What you will do: Please give the data below again in full, exactly as it stands.

Modeling code records:
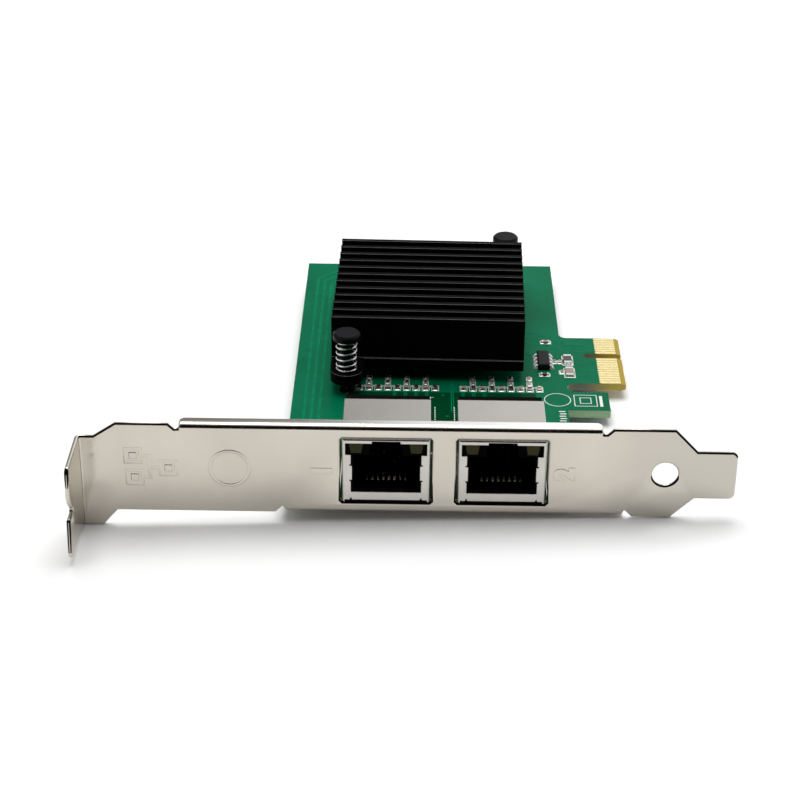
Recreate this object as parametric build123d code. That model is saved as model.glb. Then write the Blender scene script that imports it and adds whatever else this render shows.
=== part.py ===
from build123d import *
import os

# Two-port network card for a one-lane slot, with its full-height bracket. Sizes are in millimetres.
# The origin is in the middle of the key notch, on the slot edge of the board, on the component face.
# X points into the slot, Y away from the bracket, and Z up from the component face.

# How the board and the bracket lie to the key notch
key_to_face = 59.05
tab_to_card_edge = 104.4

# Bracket sheet
sheet = 0.86
bend_inner = 0.25
bend_outer = bend_inner + sheet
face_width = 18.42
face_bottom_z = -2.63
face_top_z = face_bottom_z + face_width

# Bracket ends, measured along it from the outer face of the screw tab
neck_drop_top = 2.75
neck_drop_bottom = 3.2
top_shoulder = (3.38, 7.47)
bottom_shoulder = (4.3, 7.1)
tongue_shoulder = 108.5
tongue_start = 112.7
tongue_end = 120.02
tongue_width = 9.87
tongue_below_middle = 0.19
tongue_corner_radius = 1.2
tongue_hole_at = 107.05
tongue_hole_diameter = 4.7

# Screw tab, measured forward from the face and up from the board. Its front edge leans forward.
screw_tab_reach = (11.9, 14.4)
screw_tab_bottom_z = -4.4
screw_tab_slant = (1.3, 6.8)
screw_tab_corner_radius = 1.3
notch_top_z = 8.1
notch_lip_z = 3.4
notch_radius = 4.4
notch_depth = 2.4
notch_lip_radius = 0.5

# Folds of the bracket, measured along it
top_fold = (18.9, 95.4)
top_fold_depth = 2.75
top_relief = 0.75
low_fold = (37.6, 99.9)
low_fold_depth = 3.5
low_relief = 0.25
fold_corner_cut = 0.7

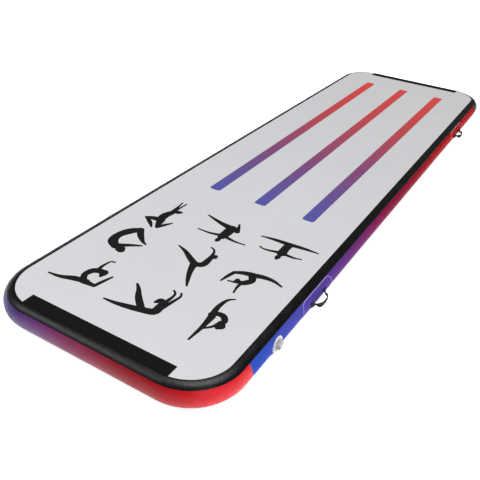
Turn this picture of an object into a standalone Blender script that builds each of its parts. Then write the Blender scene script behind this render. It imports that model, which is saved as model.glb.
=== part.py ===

Exercise response:
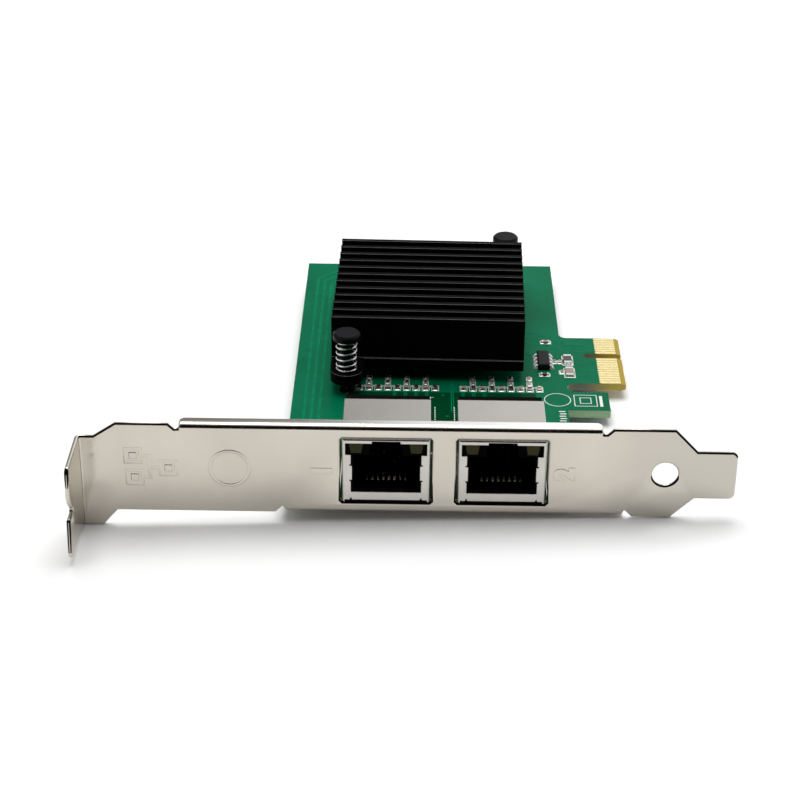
Recreate this object as parametric build123d code. That model is saved as model.glb. Then write the Blender scene script that imports it and adds whatever else this render shows.
=== part.py ===
from build123d import *
import os

# Two-port network card for a one-lane slot, with its full-height bracket. Sizes are in millimetres.
# The origin is in the middle of the key notch, on the slot edge of the board, on the component face.
# X points into the slot, Y away from the bracket, and Z up from the component face.

# How the board and the bracket lie to the key notch
key_to_face = 59.05
tab_to_card_edge = 104.4

# Bracket sheet
sheet = 0.86
bend_inner = 0.25
bend_outer = bend_inner + sheet
face_width = 18.42
face_bottom_z = -2.63
face_top_z = face_bottom_z + face_width

# Bracket ends, measured along it from the outer face of the screw tab
neck_drop_top = 2.75
neck_drop_bottom = 3.2
top_shoulder = (3.38, 7.47)
bottom_shoulder = (4.3, 7.1)
tongue_shoulder = 108.5
tongue_start = 112.7
tongue_end = 120.02
tongue_width = 9.87
tongue_below_middle = 0.19
tongue_corner_radius = 1.2
tongue_hole_at = 107.05
tongue_hole_diameter = 4.7

# Screw tab, measured forward from the face and up from the board. Its front edge leans forward.
screw_tab_reach = (11.9, 14.4)
screw_tab_bottom_z = -4.4
screw_tab_slant = (1.3, 6.8)
screw_tab_corner_radius = 1.3
notch_top_z = 8.1
notch_lip_z = 3.4
notch_radius = 4.4
notch_depth = 2.4
notch_lip_radius = 0.5

# Folds of the bracket, measured along it
top_fold = (18.9, 95.4)
top_fold_depth = 2.75
top_relief = 0.75
low_fold = (37.6, 99.9)
low_fold_depth = 3.5
low_relief = 0.25
fold_corner_cut = 0.7

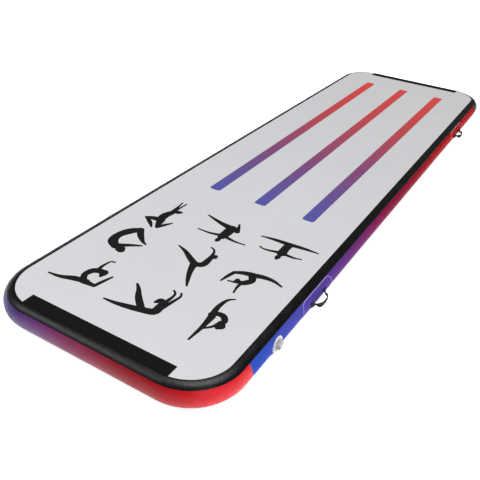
Turn this picture of an object into a standalone Blender script that builds each of its parts. Then write the Blender scene script behind this render. It imports that model, which is saved as model.glb.
=== part.py ===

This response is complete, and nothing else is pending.